_WHAT YOU WILL DO_
Look through the data below and extract, unchanged, the lines from the one that contains "leg_z = eye_radius * cosine(eye_skew)" to the one that contains "if empty is", both included.

_SOURCE EXCERPT_
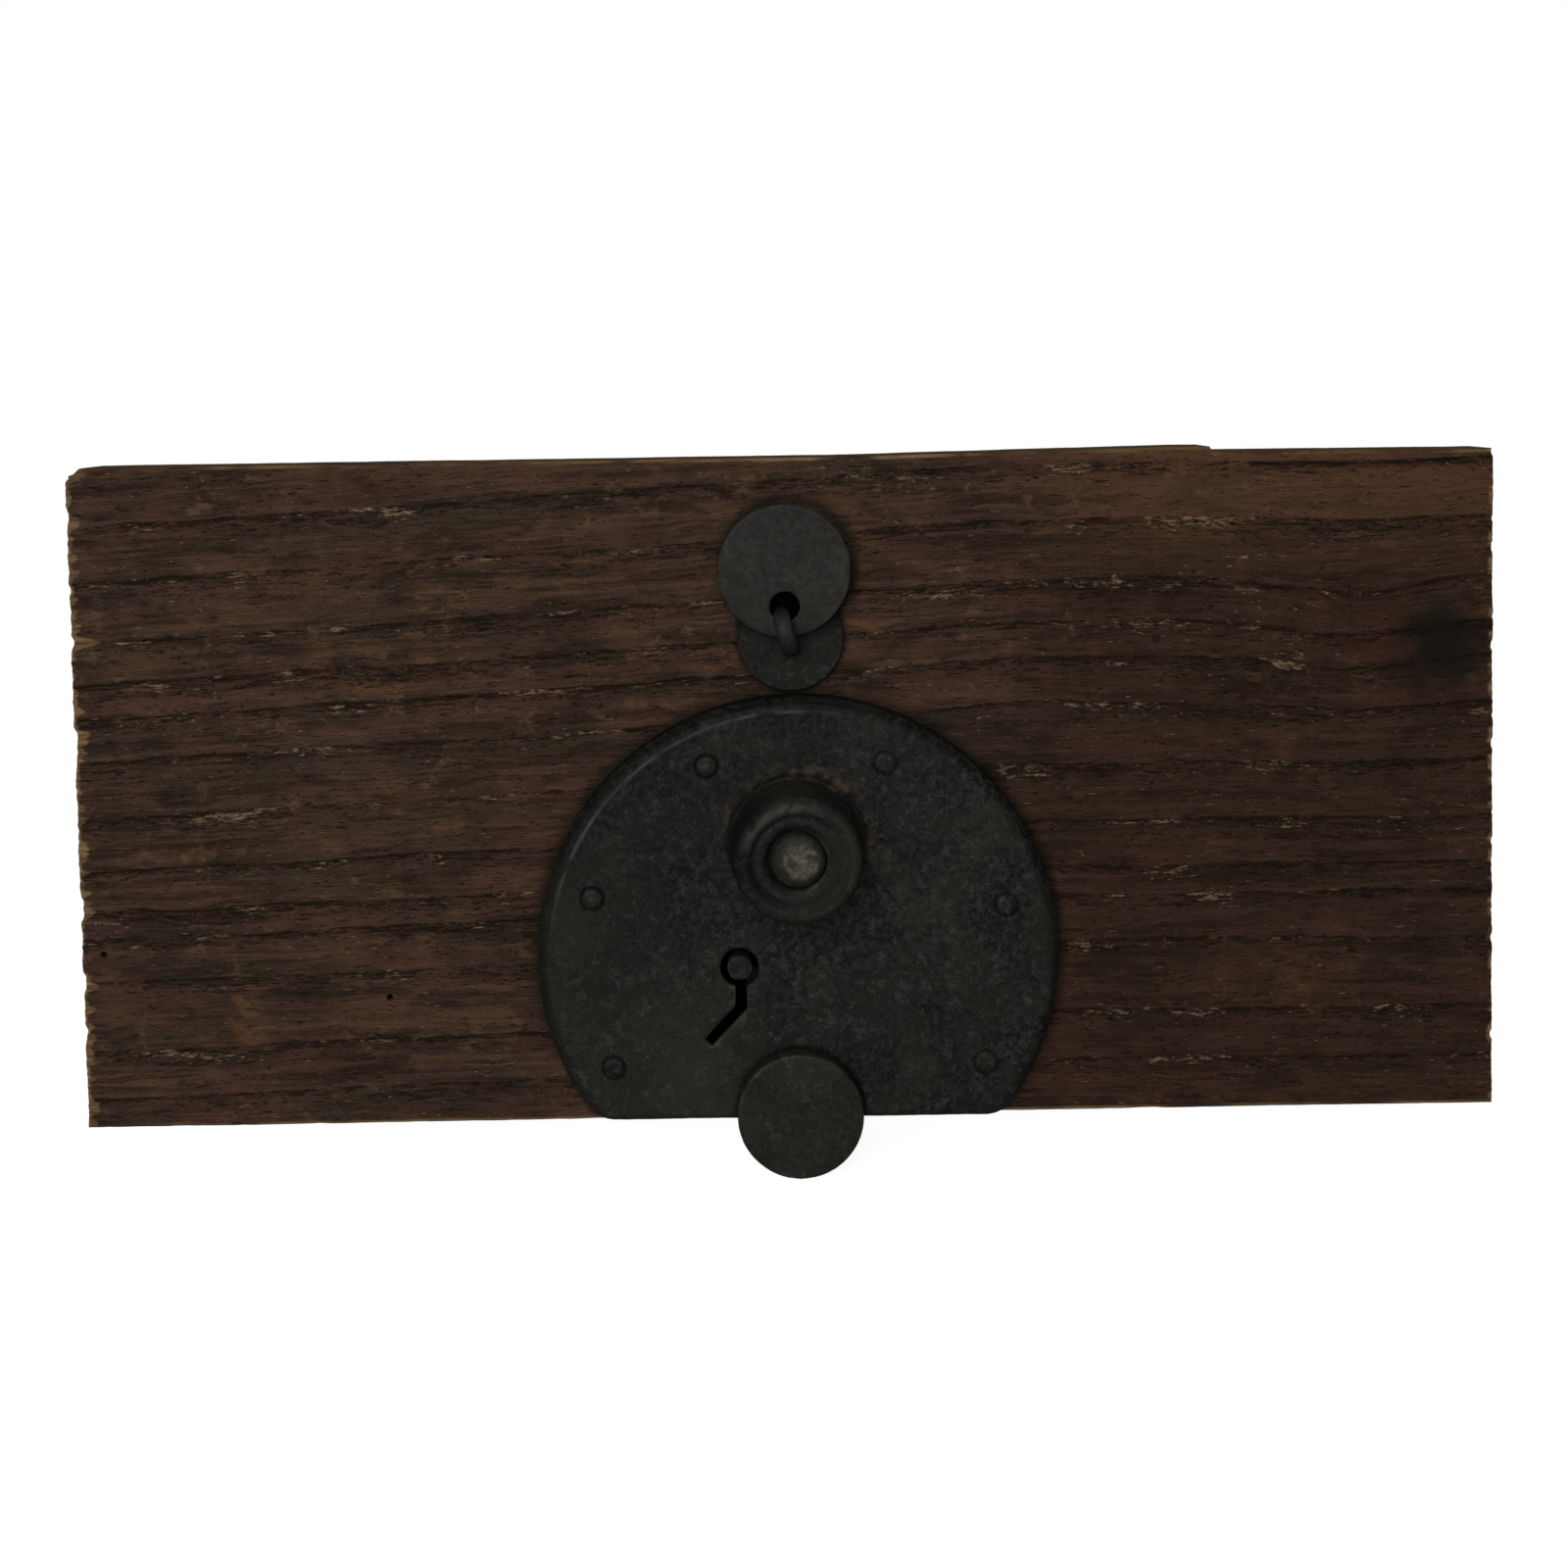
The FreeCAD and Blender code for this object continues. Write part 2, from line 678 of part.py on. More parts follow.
wedge_pin = doc.addObject("Part::Cylinder", "cross_pin")
bind(wedge_pin, "Radius", pin_radius)
bind(wedge_pin, "Height", wedge_width)
wedge_pin.Placement.Rotation = FreeCAD.Rotation(FreeCAD.Vector(0, 1, 0), 90)
place(wedge_pin, wedge_width * -0.5, -wedge_middle, boss_height)
finish(wedge_pin, "wedge_pin")

# ---------------------------------------------------------------- bolt with its ramp

ramp_rivet_z = ramp_low + ramp_rivet_rise
bolt = new_body("bar")
bolt_outline = new_sketch(bolt, offset=bolt_back)
draw_polygon(bolt_outline, [
    (-bolt_half_width + bolt_chamfer, bolt_tip),
    (bolt_half_width - bolt_chamfer, bolt_tip),
    (bolt_half_width, bolt_tip + bolt_chamfer),
    (bolt_half_width, lug_low),
    (bolt_half_width + lug_reach, lug_low),
    (bolt_half_width + lug_reach, lug_low + lug_size),
    (bolt_half_width, lug_low + lug_size),
    (bolt_half_width, bolt_top),
    (-bolt_half_width, bolt_top),
    (-bolt_half_width, notch_high),
    (-bolt_half_width + notch_depth, notch_high),
    (-bolt_half_width + notch_depth, notch_low),
    (-bolt_half_width, notch_low),
    (-bolt_half_width, bolt_tip + bolt_chamfer),
])
pad(bolt, bolt_outline, bolt_thick)
bolt_holes = new_sketch(bolt, offset=bolt_front)
for side in (1, -1):
    draw_circle(bolt_holes, ramp_rivet_spread * side, ramp_rivet_z, rivet_radius)
pocket(bolt, bolt_holes, bolt_thick + 1)
finish(bolt, "bolt")

ramp_start = wedge_low - wedge_gap + (wedge_front - ramp_front) * wedge_slope
ramp = new_body("ramp")
ramp_side = new_sketch(ramp, "YZ_Plane")
draw_polygon(ramp_side, [
    (-ramp_front, ramp_low),
    (-bolt_front, ramp_low),
    (-bolt_front, ramp_start + (ramp_front - bolt_front) * wedge_slope),
    (-ramp_front, ramp_start),
])
pad(ramp, ramp_side, wedge_width, middle=True)
ramp_holes = new_sketch(ramp, offset=ramp_front)
for side in (1, -1):
    draw_circle(ramp_holes, ramp_rivet_spread * side, ramp_rivet_z, rivet_radius)
pocket(ramp, ramp_holes, ramp_front - bolt_front + 1)
finish(ramp, "bolt_ramp")
finish(group("ramp_rivet_set", [
    rod("ramp_rivet", rivet_radius, ramp_rivet_spread * side, ramp_rivet_z, bolt_back, ramp_front)
    for side in (1, -1)
]), "ramp_rivets")

# ---------------------------------------------------------------- guides, spring seat and their rivets

rivet_depth = back_thick + guide_rivet_reach


def rivet_bores(name, places):
    return [rod(name, rivet_radius, x, z, 0, rivet_depth) for x, z in places]


all_rivets = list(guide_rivet_places())


def guide(name, z, rivets):
    """A keeper that the bolt slides through, riveted to the back plate."""
    low, high = z - guide_height / 2, z + guide_height / 2
    half = bolt_half_width + running_gap
    outer = block(f"{name}_outer", -guide_half_width, guide_half_width, back_thick, guide_front, low, high)
    way = block(f"{name}_way", -half, half, bolt_back - running_gap, bolt_front + running_gap, low - 1,
                high + 1)
    return cut(name, outer, [way] + rivet_bores(f"{name}_bore", rivets))


finish(guide("upper_guide", -guide_upper, all_rivets[0:2]), "bolt_guide_upper")
finish(guide("lower_guide", -guide_lower, all_rivets[2:4]), "bolt_guide_lower")
seat_block = block("seat_block", seat_left, seat_right, back_thick, bolt_front, -seat_low,
                   -seat_low + seat_thick)
finish(cut("seat_body", seat_block, rivet_bores("seat_bore", all_rivets[4:6])), "spring_seat")
finish(group("guide_rivet_set", [
    rod("guide_rivet", rivet_radius, x, z, 0, rivet_depth) for x, z in all_rivets
]), "guide_rivets")

# ---------------------------------------------------------------- back plate, key post and pins

back = new_body("back")
back_outline = new_sketch(back)
draw_polygon(back_outline, [
    (back_left, back_low), (back_right, back_low), (back_right, back_high), (back_left, back_high),
])
pad(back, back_outline, back_thick)
back_holes = new_sketch(back, offset=back_thick)
for rivet_x, rivet_z in all_rivets:
    draw_circle(back_holes, rivet_x, rivet_z, rivet_radius)
draw_circle(back_holes, key_x, key_z, key_tenon)
for pin_x, pin_z in ((lever_x, lever_height), (anchor_x, anchor_height)):
    draw_circle(back_holes, pin_x, pin_z, pivot_radius)
for nail_x, nail_z in back_nail_places():
    draw_circle(back_holes, nail_x, nail_z, pin_radius)
pocket(back, back_holes, back_thick + 1)
head_seats = new_sketch(back, offset=back_thick / 2)
for nail_x, nail_z in back_nail_places():
    draw_circle(head_seats, nail_x, nail_z, back_nail_head)
pocket(back, head_seats, back_thick)
finish(back, "back_plate")

finish(group("back_nail_set", [
    fuse("back_nail", [
        rod("back_nail_head_disc", back_nail_head, x, z, 0, back_thick / 2),
        rod("back_nail_shank", pin_radius, x, z, 0, back_nail_length),
    ])
    for x, z in back_nail_places()
]), "back_plate_nails")
finish(fuse("key_post_body", [
    rod("key_post_tenon", key_tenon, key_x, key_z, 0, back_thick + 1),
    rod("key_post_shaft", key_post, key_x, key_z, back_thick, case_front),
]), "key_post")
finish(rod("lever_pin", pivot_radius, lever_x, lever_height, 0, pivot_front), "detent_pivot")
finish(rod("anchor_pin", pivot_radius, anchor_x, anchor_height, 0, pivot_front), "spring_anchor")


def ward(name, radius, start, sweep, back_depth, front_depth):
    """Part of a ring about the key post; it turns away a key with the wrong cuts."""
    parts = []
    for kind, size in (("outer", radius + ward_thick / 2), ("inner", radius - ward_thick / 2)):
        part = rod(f"{name}_{kind}", size, key_x, key_z, back_depth, front_depth)
        parts.append(part)
    bind(parts[0], "Angle", sweep)
    start_turn = FreeCAD.Rotation(FreeCAD.Vector(0, -1, 0), start.value)
    parts[0].Placement.Rotation = start_turn.multiply(parts[0].Placement.Rotation)
    return cut(name, parts[0], parts[1:])


finish(group("ward_set", [
    ward("front_ward", ward_front_radius, ward_front_start, ward_front_sweep, sheet_back - ward_depth,
         sheet_back),
    ward("back_ward", ward_back_radius, ward_back_start, ward_back_sweep, back_thick,
         back_thick + ward_depth),
]), "ward_rings")

# ---------------------------------------------------------------- detent lever and the two leaf springs

tooth_x = -bolt_half_width - tooth_gap
lever_low = lever_height - lever_drop
tail_x = lever_x - lever_tail_left
lever = new_body("lever")
lever_outline = new_sketch(lever, offset=lever_back)
draw_polygon(lever_outline, [
    (lever_x - lever_boss, lever_height + lever_boss * 0.5),
    (lever_x - lever_boss * 0.5, lever_height + lever_boss),
    (lever_x + lever_boss * 0.5, lever_height + lever_boss),
    (lever_x + lever_boss, lever_height + lever_boss * 0.5),
    (lever_x + lever_boss, lever_low + lever_tooth * 2),
    (tooth_x, lever_low + lever_tooth),
    (tooth_x, lever_low),
    (lever_x, lever_low),
    (lever_x - lever_boss / 5, lever_height - lever_boss * 2),
    (tail_x + lever_tail_width, lever_low),
    (tail_x, lever_low + lever_tail_rise),
])
pad(lever, lever_outline, lever_thick)
lever_bore = new_sketch(lever, offset=lever_back + lever_thick)
draw_circle(lever_bore, lever_x, lever_height, pivot_radius + running_gap)
pocket(lever, lever_bore, lever_thick + 1)
finish(lever, "detent_lever")

seat_top = -seat_low + seat_thick
leaf_base = seat_top + static_gap
leaf_tip = lug_low - static_gap * 2
bolt_spring = new_body("bolt_leaf")
bolt_spring_side = new_sketch(bolt_spring, offset=bolt_back)
lug_edge = bolt_half_width + lug_reach
draw_polygon(bolt_spring_side, [
    (seat_left + leaf_thick / 2, leaf_base),
    (seat_right - leaf_bend, leaf_base),
    (seat_right, leaf_base + leaf_bend),
    (lug_edge - leaf_bend, leaf_tip),
    (bolt_half_width + leaf_bend, leaf_tip),
    (bolt_half_width + leaf_bend, leaf_tip - leaf_thick),
    (lug_edge - leaf_bend - leaf_thick / 2, leaf_tip - leaf_thick),
    (seat_right - leaf_thick * 1.5, leaf_base + leaf_bend),
    (seat_right - leaf_bend - leaf_thick / 2, leaf_base + leaf_thick),
    (seat_left + leaf_thick / 2, leaf_base + leaf_thick),
])
pad(bolt_spring, bolt_spring_side, leaf_width)
finish(bolt_spring, "bolt_return_spring")

detent_spring = new_body("detent_leaf")
detent_spring_side = new_sketch(detent_spring, offset=lever_back + 1)
hook = pivot_radius + static_gap
draw_polygon(detent_spring_side, [
    (anchor_x + hook, anchor_height + hook + leaf_thick),
    (anchor_x - hook, anchor_height + hook + leaf_thick),
    (anchor_x - hook - leaf_thick, anchor_height + hook),
    (anchor_x - hook - leaf_thick, anchor_height - hook),
    (anchor_x, anchor_height - hook - leaf_thick - leaf_bend),
    (tail_x - leaf_rest_gap * 2, lever_low + leaf_rest_height),
    (tail_x - leaf_rest_gap, lever_low + leaf_rest_height),
    (anchor_x + leaf_rest_gap, anchor_height - hook - leaf_thick - leaf_bend / 2),
    (anchor_x - hook, anchor_height - hook),
    (anchor_x - hook, anchor_height + hook),
    (anchor_x + hook, anchor_height + hook),
])
pad(detent_spring, detent_spring_side, leaf_width)
finish(detent_spring, "detent_spring")

# ---------------------------------------------------------------- guard disc over the bolt's exit


def disc_body(name, x, z, radius, back_depth, thick, holes_at):
    """A flat round plate with holes, each given as x, z and radius."""
    body = new_body(name)
    rim = new_sketch(body, offset=back_depth)
    draw_circle(rim, x, z, radius)
    pad(body, rim, thick)
    bores = new_sketch(body, offset=back_depth + thick)
    for hole_x, hole_z, hole_radius in holes_at:
        draw_circle(bores, hole_x, hole_z, hole_radius)
    pocket(body, bores, thick + 1)
    return body


guard_front = case_front + guard_thick
guard = new_body("guard")
guard_rim = new_sketch(guard, offset=case_front)
draw_circle(guard_rim, 0, guard_z, guard_radius)
pad(guard, guard_rim, guard_thick)
dress(guard, "Fillet", lambda e: at_depth(e, guard_front), "Radius", guard_edge)
guard_bores = new_sketch(guard, offset=case_front)
for side in (1, -1):
    draw_circle(guard_bores, guard_rivet_spread * side, guard_rivet_z, rivet_radius)
pocket(guard, guard_bores, guard_thick / 2, forward=True)
finish(guard, "guard_disc")
finish(group("guard_rivet_set", [
    fuse("guard_rivet", [
        rod("guard_rivet_shank", rivet_radius, guard_rivet_spread * side, guard_rivet_z, sheet_back,
            case_front + guard_thick / 2),
        rod("guard_rivet_head", guard_rivet_head, guard_rivet_spread * side, guard_rivet_z,
            sheet_back - 1, sheet_back),
    ])
    for side in (1, -1)
]), "guard_disc_rivets")

# ---------------------------------------------------------------- disc pull

leg_x = eye_radius * sine(eye_skew)
leg_z = eye_radius * cosine(eye_skew)
finish(disc_body(
    "pull_rose", -pull_plate_left, pull_plate_height, pull_plate_radius, board_thick, pull_plate_thick,
    [(eye_x - leg_x * side, eye_height + leg_z * side, eye_wire + static_gap) for side in (1, -1)],
), "pull_backplate")
finish(disc_body(
    "hand_disc", disc_x, disc_z, disc_radius, eye_front - disc_thick / 2, disc_thick,
    [(disc_x, disc_z - disc_hole_offset, disc_hole)],
), "pull_disc")

# ---------------------------------------------------------------- check everything, then write the pieces

doc.recompute()
for thing in doc.Objects:
    if {"Invalid", "Error"} & set(thing.State):
        raise RuntimeError(f"{thing.Name} ({thing.Label}) failed: {thing.State}")
for thing in finished:
    if thing.Shape.isNull() or not thing.Shape.isValid() or not thing.Shape.Solids:
        raise RuntimeError(f"{thing.Label} has no valid solid")
os.makedirs("parts", exist_ok=True)
for thing in finished:
    thing.Shape.exportStep(os.path.join("parts", f"{thing.Label}.step"))
    print(f"{thing.Label}: {len(thing.Shape.Solids)} solid(s), {thing.Shape.Volume:.1f} mm3")
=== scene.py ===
"""Looks of an old wooden drawer front with its round iron push-button lock and disc pull.

Everything is in metres in the CAD frame: +Z up, +X right, and the front of the board looks along -Y.
Visible pieces, the bolt and the springs are built here as dense meshes with real relief. The other works
inside the board, and the rivets, stay as CAD nodes.
"""

import itertools
import json
import math

import bpy
import numpy as np
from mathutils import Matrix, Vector


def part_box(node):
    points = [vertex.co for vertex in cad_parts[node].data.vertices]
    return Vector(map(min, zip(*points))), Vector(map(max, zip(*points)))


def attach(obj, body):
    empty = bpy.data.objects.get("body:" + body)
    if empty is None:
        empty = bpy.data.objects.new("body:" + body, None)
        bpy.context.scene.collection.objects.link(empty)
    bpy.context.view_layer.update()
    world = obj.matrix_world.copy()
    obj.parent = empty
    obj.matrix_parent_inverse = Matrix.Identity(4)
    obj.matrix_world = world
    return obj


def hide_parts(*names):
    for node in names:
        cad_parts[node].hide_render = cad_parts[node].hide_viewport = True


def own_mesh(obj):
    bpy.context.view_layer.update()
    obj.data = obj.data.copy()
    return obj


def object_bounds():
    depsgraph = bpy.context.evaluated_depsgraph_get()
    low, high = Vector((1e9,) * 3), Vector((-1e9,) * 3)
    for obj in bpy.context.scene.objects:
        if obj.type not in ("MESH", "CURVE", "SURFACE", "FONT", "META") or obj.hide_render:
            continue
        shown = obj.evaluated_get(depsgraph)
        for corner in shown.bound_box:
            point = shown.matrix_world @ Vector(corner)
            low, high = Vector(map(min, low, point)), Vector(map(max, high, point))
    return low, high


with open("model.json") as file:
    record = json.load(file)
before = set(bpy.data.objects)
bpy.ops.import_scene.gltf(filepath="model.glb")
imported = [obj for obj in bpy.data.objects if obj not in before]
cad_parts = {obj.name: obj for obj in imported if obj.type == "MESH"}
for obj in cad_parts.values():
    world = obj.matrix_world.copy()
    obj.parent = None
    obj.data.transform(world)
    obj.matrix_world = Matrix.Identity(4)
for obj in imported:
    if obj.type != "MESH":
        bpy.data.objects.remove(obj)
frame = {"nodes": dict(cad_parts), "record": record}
cad_low, cad_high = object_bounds()

MM = 0.001


# ---- noise

TURN = np.array([[0.36, 0.48, -0.8], [-0.8, 0.6, 0.0], [0.48, 0.64, 0.6]])
HASH = (374761393, 668265263, 2147483647, 1274126177)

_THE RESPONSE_
leg_z = eye_radius * cosine(eye_skew)
finish(disc_body(
    "pull_rose", -pull_plate_left, pull_plate_height, pull_plate_radius, board_thick, pull_plate_thick,
    [(eye_x - leg_x * side, eye_height + leg_z * side, eye_wire + static_gap) for side in (1, -1)],
), "pull_backplate")
finish(disc_body(
    "hand_disc", disc_x, disc_z, disc_radius, eye_front - disc_thick / 2, disc_thick,
    [(disc_x, disc_z - disc_hole_offset, disc_hole)],
), "pull_disc")

# ---------------------------------------------------------------- check everything, then write the pieces

doc.recompute()
for thing in doc.Objects:
    if {"Invalid", "Error"} & set(thing.State):
        raise RuntimeError(f"{thing.Name} ({thing.Label}) failed: {thing.State}")
for thing in finished:
    if thing.Shape.isNull() or not thing.Shape.isValid() or not thing.Shape.Solids:
        raise RuntimeError(f"{thing.Label} has no valid solid")
os.makedirs("parts", exist_ok=True)
for thing in finished:
    thing.Shape.exportStep(os.path.join("parts", f"{thing.Label}.step"))
    print(f"{thing.Label}: {len(thing.Shape.Solids)} solid(s), {thing.Shape.Volume:.1f} mm3")
=== scene.py ===
"""Looks of an old wooden drawer front with its round iron push-button lock and disc pull.

Everything is in metres in the CAD frame: +Z up, +X right, and the front of the board looks along -Y.
Visible pieces, the bolt and the springs are built here as dense meshes with real relief. The other works
inside the board, and the rivets, stay as CAD nodes.
"""

import itertools
import json
import math

import bpy
import numpy as np
from mathutils import Matrix, Vector


def part_box(node):
    points = [vertex.co for vertex in cad_parts[node].data.vertices]
    return Vector(map(min, zip(*points))), Vector(map(max, zip(*points)))


def attach(obj, body):
    empty = bpy.data.objects.get("body:" + body)
    if empty is None:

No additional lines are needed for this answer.